I remember writing letters.  Some of the first letters I remember writing, and receiving, were when I went to Girl Scout camp for two weeks.  I did that two summers in a row.  The first summer I was so homesick that I think I cried my eyes out whenever I got a letter and I probably was pleading with my parents to come rescue me in the letters I sent home.  (They didn’t.  Rescue me, that is.  They made me stay.)  The next year, I remember getting a little misty-eyed over a letter my brother John wrote to me telling me about what was going on on “Dark Shadows”, which was my favorite show.  I wasn’t homesick that year, but the letters were still nice.  I’m sure mine were more positive that year.
I really got into letter writing when we moved back South from New Jersey, after my junior high school years.  I had several friends that I wrote to, long letters about life in Georgia.  Most of those friends didn’t write back, but I kept up a long letter writing habit with my friend Irene Jacus.  It was always a big day when I got a letter from her.  They were always several pages long and full of juicy gossip and information.  I would wait to hear from her and then write her back, first commenting on all the tales she told and then adding my own.  We continued to write each other well into our adulthood.
When my best friend Debbie moved to Houston, we started writing each other.  Similarly we wrote long letters about what was going on in our lives and sharing thoughts about the soap operas we both watched.  And I always was excited to get a letter from her.  We also sent each other cards, picking out the ones that we thought reminded ourselves of each other.  Eventually the day came when we sent each other the same card at the same time.  I remember laughing when I opened it because I had just sent it to her a day or so before.  We still write, although now it’s via email instead of letters.  And I get just as excited when I see that I have an email from her.

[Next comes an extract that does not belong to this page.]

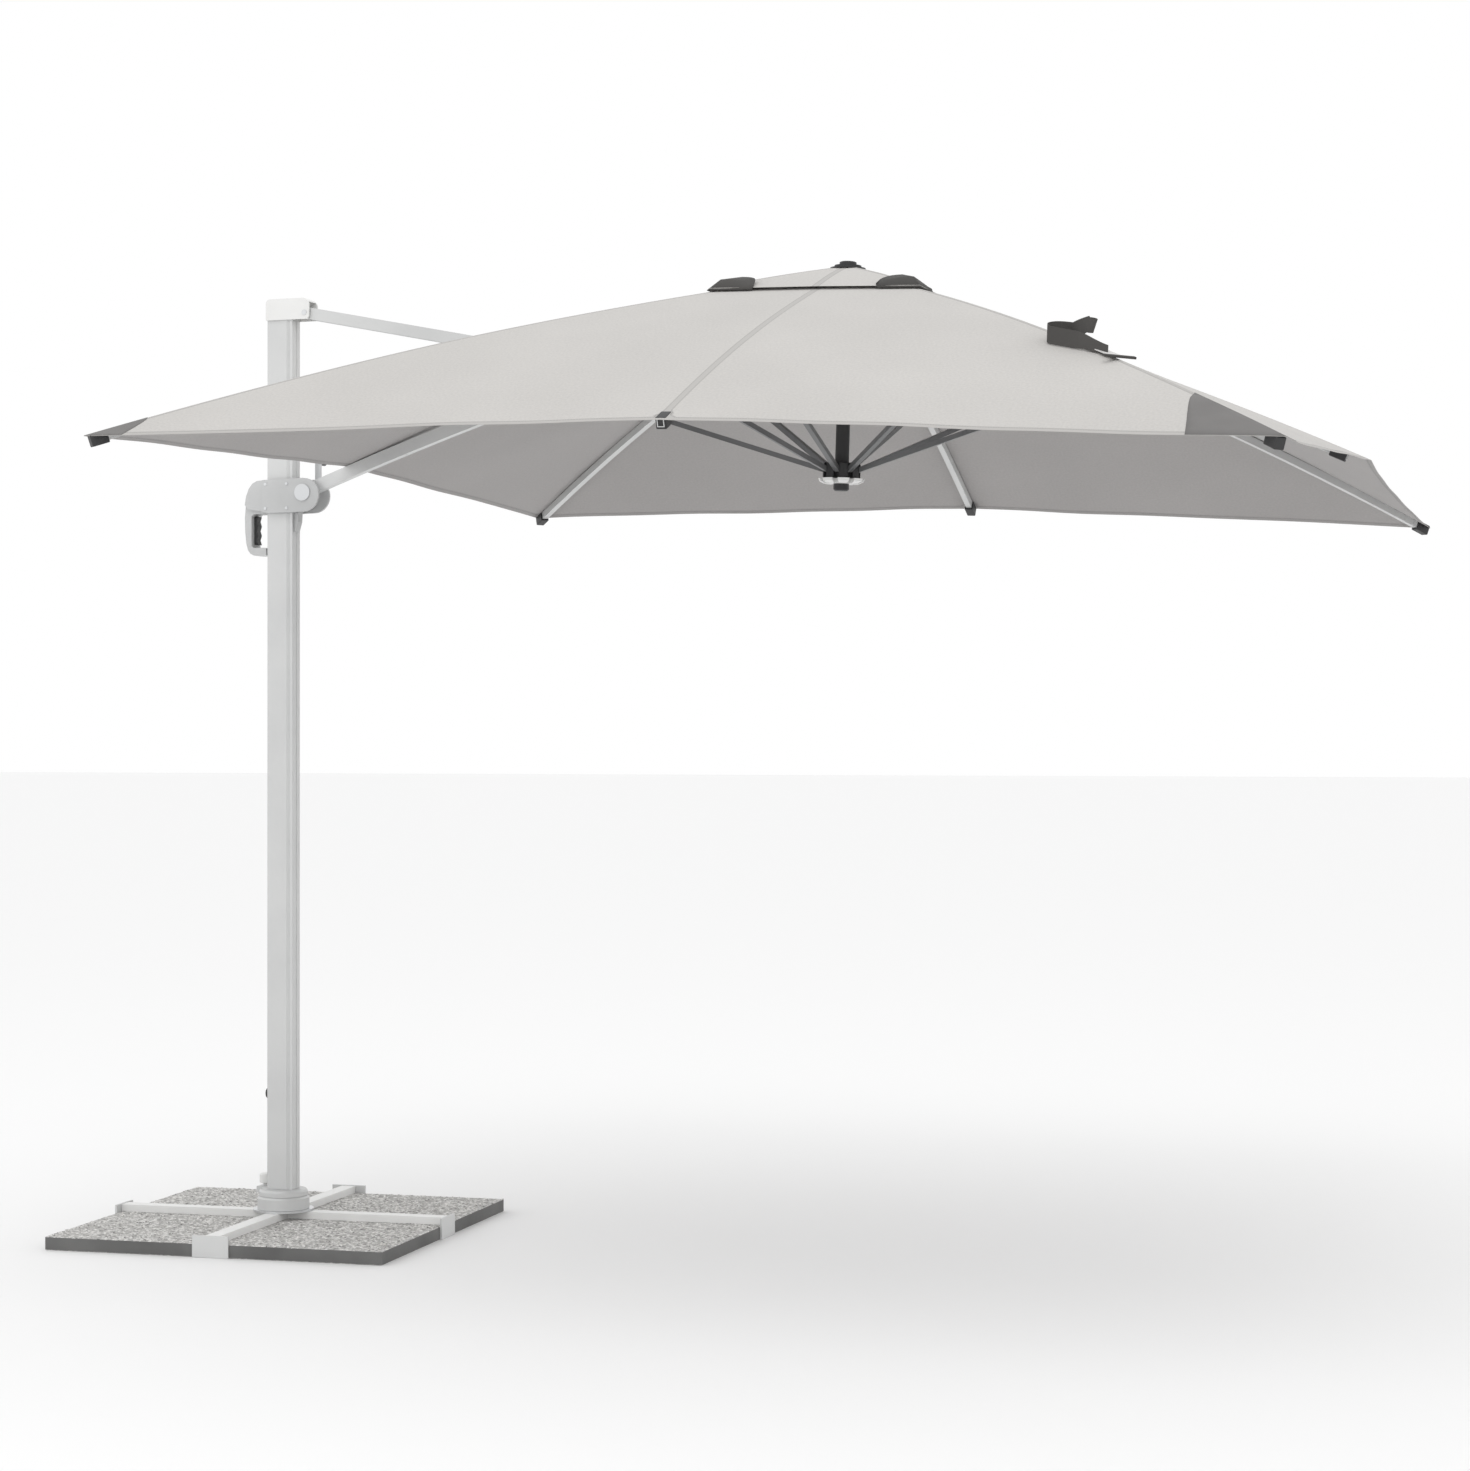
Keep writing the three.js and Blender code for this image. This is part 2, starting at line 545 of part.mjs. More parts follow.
// The vent flap is a closed ring of four sides, so it is one pyramid-shaped shell with a solid middle.
function ventShell(spans) {
  const rim = [];
  for (const [side, from, to, columns] of spans) {
    for (let j = 0; j < columns; j += 1) rim.push([side, from + ((to - from) * j) / columns]);
  }
  const rows = 5;
  const n = rim.length;
  const positions = [];
  for (const drop of [0, FABRIC]) {
    positions.push(0, 0, FLAP_APEX - drop);
    for (let i = 1; i <= rows; i += 1) {
      const t = i / rows;
      const q = VENT_Q * t;
      for (const [side, s] of rim) {
        const [x, y] = fabricPoint(side, q, s);
        const z = fabricPoint(side, VENT_Q, s)[2] + 10;
        positions.push(x, y, FLAP_APEX + (z - FLAP_APEX) * t - drop);
      }
    }
  }
  const layer = 1 + rows * n;
  const index = [];
  const at = (k, i, j) => k * layer + (i === 0 ? 0 : 1 + (i - 1) * n + (j % n));
  for (let j = 0; j < n; j += 1) {
    index.push(at(0, 0, 0), at(0, 1, j), at(0, 1, j + 1));
    index.push(at(1, 0, 0), at(1, 1, j + 1), at(1, 1, j));
    for (let i = 1; i < rows; i += 1) {
      index.push(at(0, i, j), at(0, i + 1, j), at(0, i + 1, j + 1));
      index.push(at(0, i, j), at(0, i + 1, j + 1), at(0, i, j + 1));
      index.push(at(1, i, j), at(1, i + 1, j + 1), at(1, i + 1, j));
      index.push(at(1, i, j), at(1, i, j + 1), at(1, i + 1, j + 1));
    }
    index.push(at(0, rows, j), at(1, rows, j), at(1, rows, j + 1));
    index.push(at(0, rows, j), at(1, rows, j + 1), at(0, rows, j + 1));
  }
  const g = new THREE.BufferGeometry();
  g.setAttribute('position', new THREE.BufferAttribute(new Float32Array(positions), 3));
  g.setIndex(index);
  g.computeVertexNormals();
  return g;
}

buildBase();
buildMast();
buildStay();
buildSlider();
buildBoom();
buildRibs();
buildHub();
buildPanels();

export default part;
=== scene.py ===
"""Cantilever parasol: materials, cloth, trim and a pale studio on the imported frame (Blender 4.5)."""

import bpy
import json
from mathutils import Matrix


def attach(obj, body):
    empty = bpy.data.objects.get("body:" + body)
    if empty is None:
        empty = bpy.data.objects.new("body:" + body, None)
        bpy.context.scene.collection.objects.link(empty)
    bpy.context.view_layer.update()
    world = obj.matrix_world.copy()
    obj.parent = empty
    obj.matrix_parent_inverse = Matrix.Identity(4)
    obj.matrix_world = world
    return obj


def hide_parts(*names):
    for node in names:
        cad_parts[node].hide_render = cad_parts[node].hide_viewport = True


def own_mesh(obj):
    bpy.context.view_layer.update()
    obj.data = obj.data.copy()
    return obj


bl_info = {
    "name": "Cantilever parasol",
    "version": (1, 0, 0),
    "blender": (4, 5, 0),
    "location": "View3D > Sidebar > Parasol",
    "description": "Builds a square cantilever parasol with its cloth, trim, slabs and studio",
    "category": "Object",
}

import json
import math

import bmesh
import bpy
from mathutils import Matrix, Vector

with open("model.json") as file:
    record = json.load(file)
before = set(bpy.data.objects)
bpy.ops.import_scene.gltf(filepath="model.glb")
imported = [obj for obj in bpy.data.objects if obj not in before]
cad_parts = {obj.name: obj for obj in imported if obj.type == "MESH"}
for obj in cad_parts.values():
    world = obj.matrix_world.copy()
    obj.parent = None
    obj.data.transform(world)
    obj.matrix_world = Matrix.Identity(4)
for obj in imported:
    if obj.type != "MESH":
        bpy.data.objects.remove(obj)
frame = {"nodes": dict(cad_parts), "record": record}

# Canopy, in its own tilted frame (metres)
POLE_X = 1.737
EDGE_Z = 2.1733
TILT = math.radians(1.856)
HALF_IN, HALF_OUT, HALF_Y = 1.533, 1.467, 1.5
APEX, FLAP_APEX = 0.602, 0.620
BULGE = 0.044
RISE = {"outer": 0.080, "inner": 0.050, "near": 0.045, "far": 0.045}
VENT_Q = 0.2
HEM_WAIST = 0.048  # how far a hem curves in between rib ends
CLOTH = 0.0009
MM = 1000.0

# Rows of the cloth, from the crown (q = 0) to the hem (q = 1)
MAIN_FIRST_Q, MAIN_ROWS = 0.1, 44
VENT_FIRST_Q, VENT_ROWS = 0.004, 12
VENT_LIFT, VENT_CROWN = 0.010, 0.004

# The slit that the stay passes through, at the middle of the inner side
SLIT_FROM_Q, SLIT_TO_Q, SLIT_RAMP_Q = 0.40, 0.60, 0.05
SLIT_GAP, SLIT_HALF = 0.0003, 0.0262

# Sewing, in millimetres
SEAM_HALF_MM, STITCH_AT_MM, STITCH_HALF_MM = 11.0, 8.0, 0.9
STITCH_RATE = 1.6
WEAVE_SCALE = 2600.0
AGGREGATE_SCALE = 105.0

# The base's turn, the slabs' inset, size and thickness, and the canopy's place and tilt
BASE_TURN = math.radians(3.73)
SLAB_INNER, SLAB_SIZE, SLAB_THICK = 0.0165, 0.499, 0.038
CANOPY = Matrix.Translation((POLE_X, 0, EDGE_Z)) @ Matrix.Rotation(TILT, 4, "Y")

RIBS = {
    "near": (0, -HALF_Y, [("near", -0.5, 0.5, 40)]),
    "near_outer": (HALF_OUT, -HALF_Y, [("near", 0.5, 1, 22), ("outer", -1, -0.5, 22)]),
    "outer": (HALF_OUT, 0, [("outer", -0.5, 0.5, 40)]),
    "far_outer": (HALF_OUT, HALF_Y, [("outer", 0.5, 1, 22), ("far", -1, -0.5, 22)]),
    "far": (0, HALF_Y, [("far", -0.5, 0.5, 40)]),
    "far_inner": (-HALF_IN, HALF_Y, [("far", 0.5, 1, 22), ("inner", -1, 0, 44)]),
    "near_inner": (-HALF_IN, -HALF_Y, [("inner", 0, 1, 44), ("near", -1, -0.5, 22)]),
}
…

So I’m guessing that when Mother was in Germany, she got excited too when there was a letter from home.  And especially since she wouldn’t have been able to call family and there was no email or IM or Facebook or Twitter back in those days, she’d have to wait to get the mail to see if there was something from home.  And sending letters to and from Europe probably took forever, so it would have been an even bigger deal.  And I imagine her sitting in her room with this letter opener, savoring the opening of a letter from home, hoping it was multiple pages full of gossip and information and interesting tidbits.  And then reading it over and over, imagining the letter writer telling her all of these things.  And then picking up a pen and some paper and, with the letter she had just gotten next to her, starting to respond, first with responses to what was in the letter she had just received, and then with the stories of her own adventures and travels.